Quels noms retiendrez-vous de cette histoire du cyclisme sur piste ? Pourquoi ?

Le premier nom qui me vient est celui d’Edmond Jacquelin, ancien boulanger né en 1875. Un des premiers grands pistards français dès 1895. Plusieurs fois champion du monde de vitesse, il a connu les honneurs et la gloire, possédant sa propre loge à la Comédie Française. Ses exploits étaient relatés dans la presse nationale et durant la Première Guerre mondiale, alors qu’il était soldat, on racontait ses faits militaires. En 1901, une course l’opposant au Noir Américain Major-Taylor avait rempli le Parc des Princes. Jacquelin montait sa propre marque de bicyclettes et tenait une concession automobile. Après avoir dilapidé sa fortune, entre autres, dans les restaurants chics de Paris, où il régalait l’assistance, il accepta à trente-neuf ans de courir le cachet dans les six-jours. En 1923, il créa un vélodrome en terre battue, sur l’Ile de la Jatte (l’Ile d’Amour) près du pont de Neuilly pour initier les jeunes à la piste. Pour le financer, il tenait une buvette jouxtant le vélodrome. En 1928, Edmond Jacquelin est décédé dans la misère. Son enterrement au cimetière de Bagneux se fit en présence du Tout-Paris, pour lui rendre un dernier hommage.
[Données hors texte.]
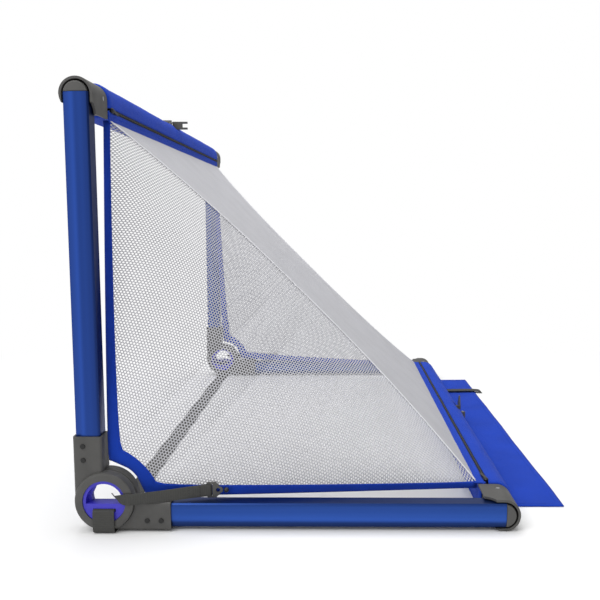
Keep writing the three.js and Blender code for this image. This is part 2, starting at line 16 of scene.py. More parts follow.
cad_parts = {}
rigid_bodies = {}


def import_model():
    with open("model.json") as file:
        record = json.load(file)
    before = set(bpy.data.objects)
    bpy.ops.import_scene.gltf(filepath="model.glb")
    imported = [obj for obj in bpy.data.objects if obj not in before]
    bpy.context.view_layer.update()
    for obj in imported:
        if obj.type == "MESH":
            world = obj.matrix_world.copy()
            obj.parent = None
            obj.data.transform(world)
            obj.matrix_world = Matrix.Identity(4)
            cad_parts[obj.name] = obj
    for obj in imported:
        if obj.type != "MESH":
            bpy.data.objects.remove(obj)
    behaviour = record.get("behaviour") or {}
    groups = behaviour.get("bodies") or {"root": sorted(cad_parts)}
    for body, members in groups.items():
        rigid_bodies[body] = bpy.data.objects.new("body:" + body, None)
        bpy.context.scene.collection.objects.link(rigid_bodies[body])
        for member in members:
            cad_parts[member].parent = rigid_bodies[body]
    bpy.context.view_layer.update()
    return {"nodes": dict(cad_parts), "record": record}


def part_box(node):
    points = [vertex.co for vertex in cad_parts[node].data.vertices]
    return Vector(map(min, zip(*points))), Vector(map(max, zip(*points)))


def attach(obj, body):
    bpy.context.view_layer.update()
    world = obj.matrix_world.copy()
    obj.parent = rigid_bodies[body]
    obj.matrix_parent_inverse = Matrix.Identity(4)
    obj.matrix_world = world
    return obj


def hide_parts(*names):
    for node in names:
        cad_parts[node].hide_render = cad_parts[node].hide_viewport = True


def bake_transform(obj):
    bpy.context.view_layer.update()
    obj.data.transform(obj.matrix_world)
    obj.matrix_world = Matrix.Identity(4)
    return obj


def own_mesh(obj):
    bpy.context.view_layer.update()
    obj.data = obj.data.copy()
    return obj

Il y a également le nom de Florian Rousseau, un des plus beaux palmarès français. Florian n’a pas hésité une seconde quand je lui ai proposé de faire la préface. Merci à lui.


Propos recueillis par Julie Gaucher


Gilles Ardin, Le Grand livre des vélodromes français en 600 tours de piste. Préface de Florian Rousseau. Editions du Volcan, 2021.